Rasmussen opened the game with three consecutive walks, then gave up a bases-loaded two-run single to Rangers outfielder Kole Calhoun. He managed to retire the rest of the lineup in order without giving up another run, but that first inning — both offensively and defensively — had already set the tone of the game for the Rays.

“I didn’t go out and help reset that tone by any means,” Rasmussen said. “The starting pitcher’s job is to set the tone for the entire team for the entire day, and I didn’t do that.”

In the top of the first inning, Rangers outfielder Eli White made a leaping grab at the center field wall to rob Ji-Man Choi of a would-be 405-foot, three-run home run.

“That was a heck of a play,” Cash remarked. “If there was any sign that the night wasn’t going to go our way, maybe that should have been it. Ji-Man got a lot of that baseball. I thought it was a homer off the bat.”

Choi said through interpreter Daniel Park that he thought it was a good hit for himself, but an even better catch by White. He later added to the consensus that, “The homer could have set the tone for the team, but it just didn’t happen, so I’m a little upset about that.”

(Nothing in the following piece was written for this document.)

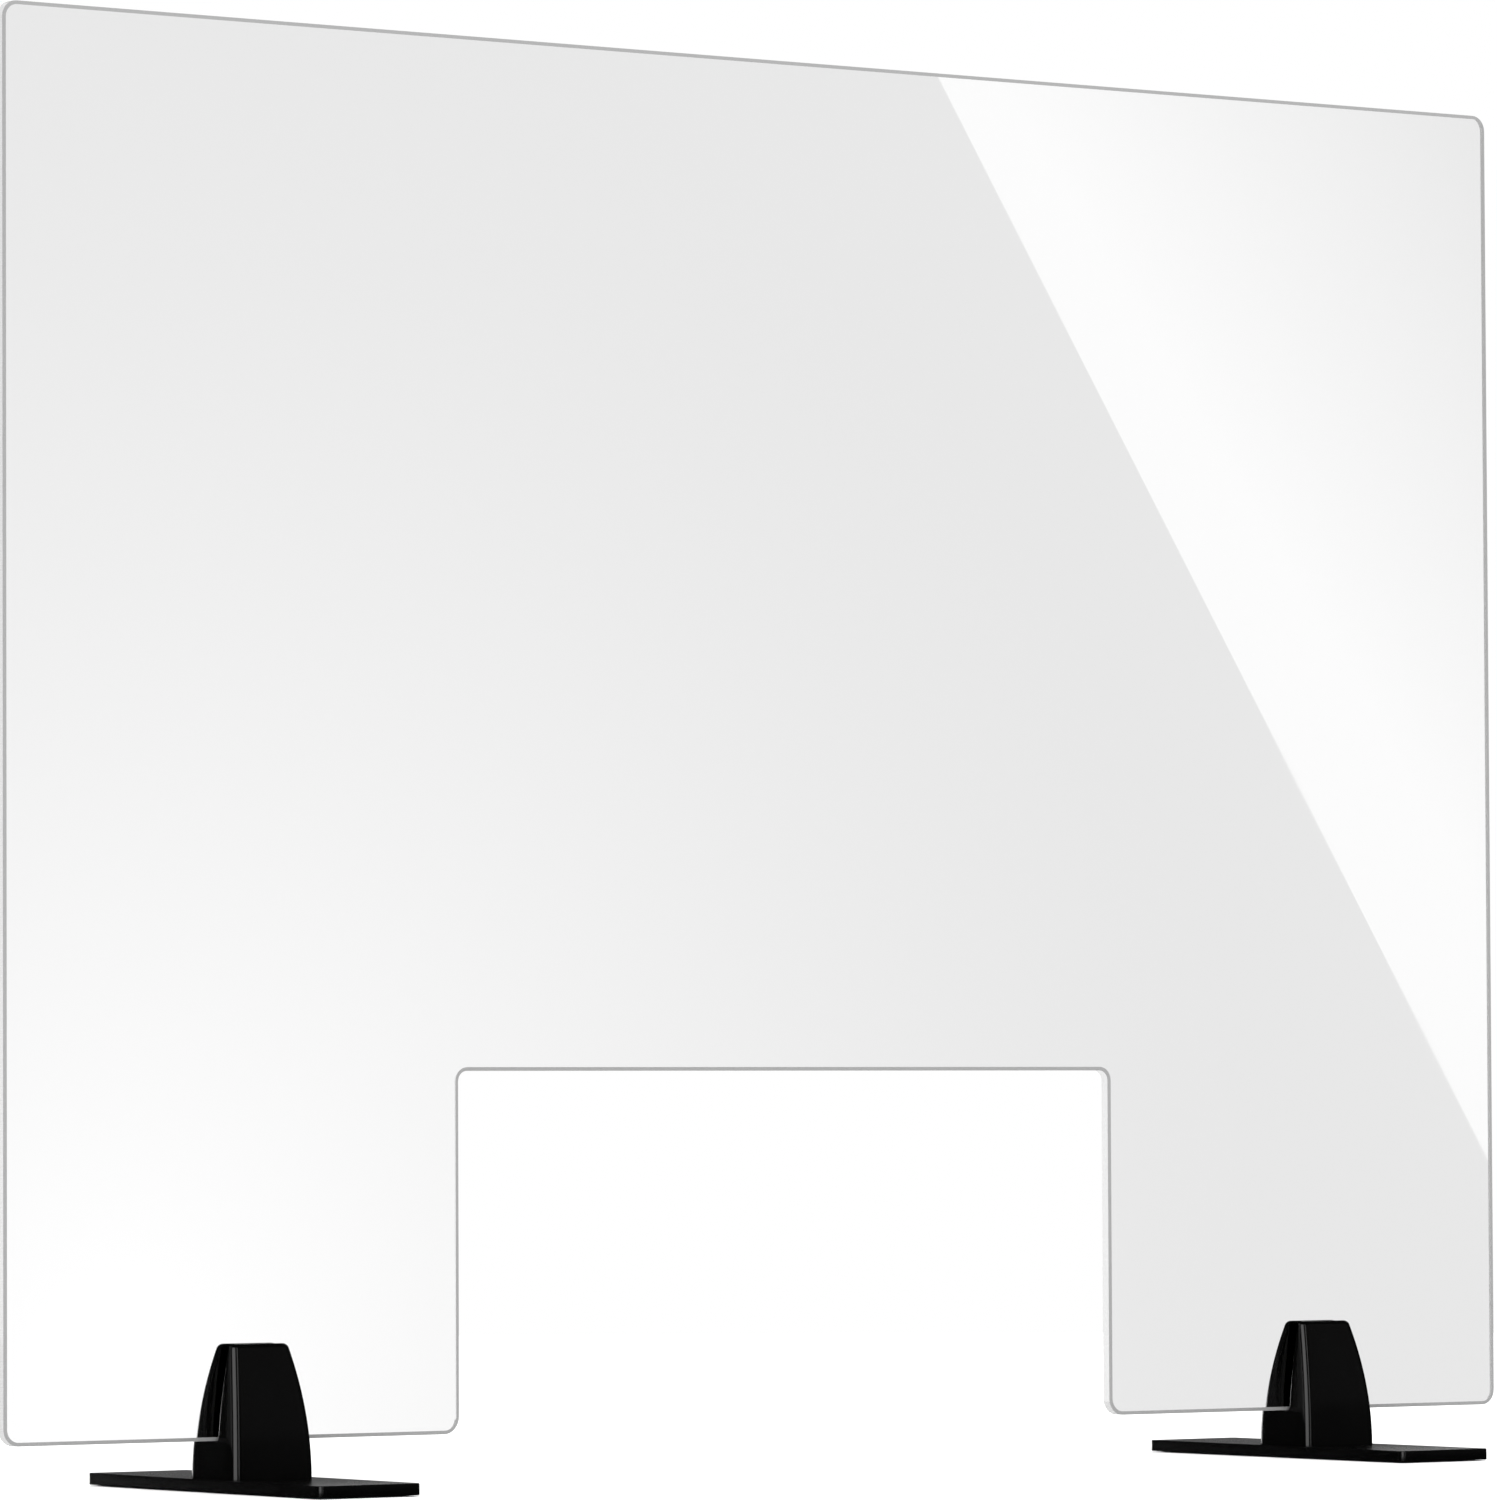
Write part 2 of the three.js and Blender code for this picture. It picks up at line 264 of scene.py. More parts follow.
def ringed(name, bottom, rings, top, x, y, material):
    """A solid round an upright line at x, y. It goes from a point at the height bottom, through rings that
    give the (radius, height) of each of their corners, to a point at the height top."""
    sides = len(rings[0])
    points = [(x, y, bottom)]
    for ring in rings:
        for angle, (radius, height) in zip(circle(sides), ring):
            points.append((x + radius * math.cos(angle), y + radius * math.sin(angle), height))
    points.append((x, y, top))
    last = len(points) - 1
    faces = []
    for i in range(sides):
        j = (i + 1) % sides
        faces.append((0, 1 + j, 1 + i))
        for low in range(1, last - sides, sides):
            high = low + sides
            faces.append((low + i, low + j, high + j, high + i))
        faces.append((last - sides + i, last - sides + j, last))
    return mesh_object(name, points, faces, [material])


def turned(name, profile, x, y, material):
    """A solid turned about an upright line at x, y, from (radius, height) points that start and end on it."""
    rings = [[corner] * ROUND_SEGMENTS for corner in profile[1:-1]]
    return ringed(name, profile[0][1], rings, profile[-1][1], x, y, material)


def combine(obj, tool, operation):
    """Joins or cuts obj with tool, which is used up."""
    modifier = obj.modifiers.new("combine", "BOOLEAN")
    modifier.object = tool
    modifier.operation = operation
    modifier.solver = "EXACT"
    shaped = bpy.data.meshes.new_from_object(obj.evaluated_get(bpy.context.evaluated_depsgraph_get()))
    obj.modifiers.clear()
    obj.data = shaped
    bpy.data.objects.remove(tool)
    return obj


# --- materials ---


def map_range(tree, value, start, end, low, high):
    """value, spread from low to high as it goes from start to end."""
    node = tree.nodes.new("ShaderNodeMapRange")
    node.inputs["From Min"].default_value = start
    node.inputs["From Max"].default_value = end
    node.inputs["To Min"].default_value = low
    node.inputs["To Max"].default_value = high
    tree.links.new(value, node.inputs["Value"])
    return node.outputs["Result"]


class Nodes:
    """A material with a Principled shader, and short calls for the nodes that shape it."""

    def __init__(self, name, **inputs):
        self.material = bpy.data.materials.new(name)
        self.material.use_nodes = True
        self.tree = self.material.node_tree
        self.shader = self.tree.nodes["Principled BSDF"]
        self.coordinates = self.tree.nodes.new("ShaderNodeTexCoord").outputs["Object"]
        for key, value in inputs.items():
            self.shader.inputs[key.replace("_", " ")].default_value = value

    def noise(self, scale, detail=2.0, stretch=(1, 1, 1)):
        mapping = self.tree.nodes.new("ShaderNodeMapping")
        mapping.inputs["Scale"].default_value = stretch
        texture = self.tree.nodes.new("ShaderNodeTexNoise")
        texture.inputs["Scale"].default_value = scale
        texture.inputs["Detail"].default_value = detail
        self.tree.links.new(self.coordinates, mapping.inputs["Vector"])
        self.tree.links.new(mapping.outputs["Vector"], texture.inputs["Vector"])
        return texture.outputs["Fac"]

    def ranged(self, value, low, high):
        """A noise value, whose middle part is spread from low to high."""
        return map_range(self.tree, value, 0.3, 0.7, low, high)

    def tinted(self, value, dark, light):
        node = self.tree.nodes.new("ShaderNodeValToRGB")
        node.color_ramp.elements[0].position = 0.3
        node.color_ramp.elements[0].color = (*dark, 1)
        node.color_ramp.elements[1].position = 0.7
        node.color_ramp.elements[1].color = (*light, 1)
        self.tree.links.new(value, node.inputs["Fac"])
        return node.outputs["Color"]

    def bump(self, height, strength, distance, before=None):
        node = self.tree.nodes.new("ShaderNodeBump")
        node.inputs["Strength"].default_value = strength
        node.inputs["Distance"].default_value = distance
        self.tree.links.new(height, node.inputs["Height"])
        if before is not None:
            self.tree.links.new(before, node.inputs["Normal"])
        return node.outputs["Normal"]

    def drive(self, socket, value):
        self.tree.links.new(value, self.shader.inputs[socket])


def clear_acrylic():
    """Cast acrylic, very slightly grey, with the faint unevenness of a wiped surface in its gloss."""
    nodes = Nodes(
        "clear_acrylic",
        Base_Color=(0.878, 0.878, 0.878, 1),
        IOR=1.49,
        Transmission_Weight=1.0,
    )
    nodes.drive("Roughness", nodes.ranged(nodes.noise(9, 4), 0.0, 0.02))
    return nodes.material


def acrylic_edge(name, grey, alpha):
    """The cut edge of the sheet: satin, with fine cutting lines that run straight through its thickness."""
    nodes = Nodes(name, IOR=1.49, Alpha=alpha)
    lines = nodes.noise(2600, 3, stretch=(1, 0.02, 1))
    light = min(1.0, grey * 1.08)
    nodes.drive("Base Color", nodes.tinted(lines, (grey * 0.92,) * 3, (light,) * 3))
    nodes.drive("Roughness", nodes.ranged(lines, 0.22, 0.38))
    nodes.drive("Normal", nodes.bump(lines, 0.15, 0.02 * MM))
    return nodes.material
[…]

After two scoreless innings from Matt Wisler in relief, the Rangers dug an even deeper hole, scoring four runs off Ryan Thompson in the sixth inning.

Trailing 9-2, the Rays plated three runs in the seventh inning with the help of a pair of back-to-back singles from Kevin Kiermaier and Wander Franco.

Franco, who registered just two hits in 13 at-bats against the Yankees over the weekend, seemed to have found his footing Monday before the night took a turn.

Franco was 3-for-4 at the plate with two RBIs and a walk, and after matching a season-high three hits with a single in the ninth inning, he exited the game with a right quad issue. Cash said Franco will be evaluated Tuesday before any decisions will be made on his status in the lineup.

Franco has dealt with several quad and hamstring issues throughout the season, but he’s capitalized on off-days to avoid the injured list.

“It kind of scares me a little bit to go on the IL,” Franco said. “I think that’s maybe why I haven’t been playing as well as I have been because I’m scared to go on the IL.”